Vetora logo
🏭AI / ML Infrastructure

Feature Stores

A feature store is a centralized platform for defining, storing, and serving ML features consistently across training and inference. It solves the train-serve skew problem by ensuring the exact same feature transformation logic produces data for both offline model training and online prediction.

Overview

The feature store emerged as an ML infrastructure primitive around 2017-2018, pioneered by Uber (Michelangelo), Airbnb (Zipline), and LinkedIn (Frame). The core insight was that feature engineering -- the process of transforming raw data into model inputs -- is the most time-consuming part of applied ML (often 60-80% of effort), and most of that work is duplicated across teams. Different teams re-implement the same features (e.g., 'user's average session duration over 30 days') with slight variations, leading to inconsistencies between training and production.

The feature store solves three fundamental problems. First, train-serve skew: when training features are computed in batch (e.g., Spark SQL over a data lake) but serving features are computed in real-time (e.g., Java code in the serving path), subtle differences in logic, precision, or data freshness cause the model to receive inputs in production that differ from what it learned during training. A feature store ensures both paths use the same transformation definition. Second, feature reuse: once a team defines 'user_30d_avg_session_duration', any other team can discover and use it without re-implementing the computation. At Uber, this increased feature reuse from ~0% to over 50%. Third, point-in-time correctness: when building a training dataset, you must join features as they existed at the time of each training example, not as they exist today. Otherwise, you introduce data leakage (the model trains on future information). Feature stores automate point-in-time joins across multiple feature tables.
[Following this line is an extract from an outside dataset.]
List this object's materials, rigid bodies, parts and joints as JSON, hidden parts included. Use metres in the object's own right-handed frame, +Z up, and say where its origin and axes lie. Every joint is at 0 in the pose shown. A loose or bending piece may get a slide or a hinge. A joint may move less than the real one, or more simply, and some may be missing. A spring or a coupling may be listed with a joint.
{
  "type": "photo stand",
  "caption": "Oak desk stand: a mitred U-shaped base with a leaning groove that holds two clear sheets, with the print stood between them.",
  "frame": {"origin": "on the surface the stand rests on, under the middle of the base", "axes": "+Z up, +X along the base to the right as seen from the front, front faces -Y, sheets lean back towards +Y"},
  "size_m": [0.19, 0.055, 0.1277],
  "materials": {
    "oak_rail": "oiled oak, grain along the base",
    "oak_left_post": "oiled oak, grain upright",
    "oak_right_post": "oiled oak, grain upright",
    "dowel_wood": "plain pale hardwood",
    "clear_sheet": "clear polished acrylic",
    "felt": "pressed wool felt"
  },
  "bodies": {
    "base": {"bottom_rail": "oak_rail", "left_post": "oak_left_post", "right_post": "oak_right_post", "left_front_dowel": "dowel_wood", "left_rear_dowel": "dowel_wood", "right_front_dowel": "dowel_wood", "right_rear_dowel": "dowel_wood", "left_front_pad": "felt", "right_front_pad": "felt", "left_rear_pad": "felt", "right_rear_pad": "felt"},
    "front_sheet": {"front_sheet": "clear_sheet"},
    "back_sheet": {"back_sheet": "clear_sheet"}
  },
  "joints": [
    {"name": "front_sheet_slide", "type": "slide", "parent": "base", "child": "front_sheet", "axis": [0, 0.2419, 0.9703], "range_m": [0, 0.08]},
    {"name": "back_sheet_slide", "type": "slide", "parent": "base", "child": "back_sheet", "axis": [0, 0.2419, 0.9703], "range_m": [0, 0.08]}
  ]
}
Architecturally, a feature store has four components: (1) a feature registry that catalogs feature definitions, owners, and metadata; (2) a transformation engine that computes features from raw data (batch transforms via Spark/Flink, streaming transforms via Kafka/Flink, on-demand transforms at request time); (3) an offline store (data warehouse or data lake) for training data retrieval; and (4) an online store (Redis, DynamoDB, or Bigtable) for low-latency serving. Materialization pipelines sync computed features from the offline store to the online store on a schedule.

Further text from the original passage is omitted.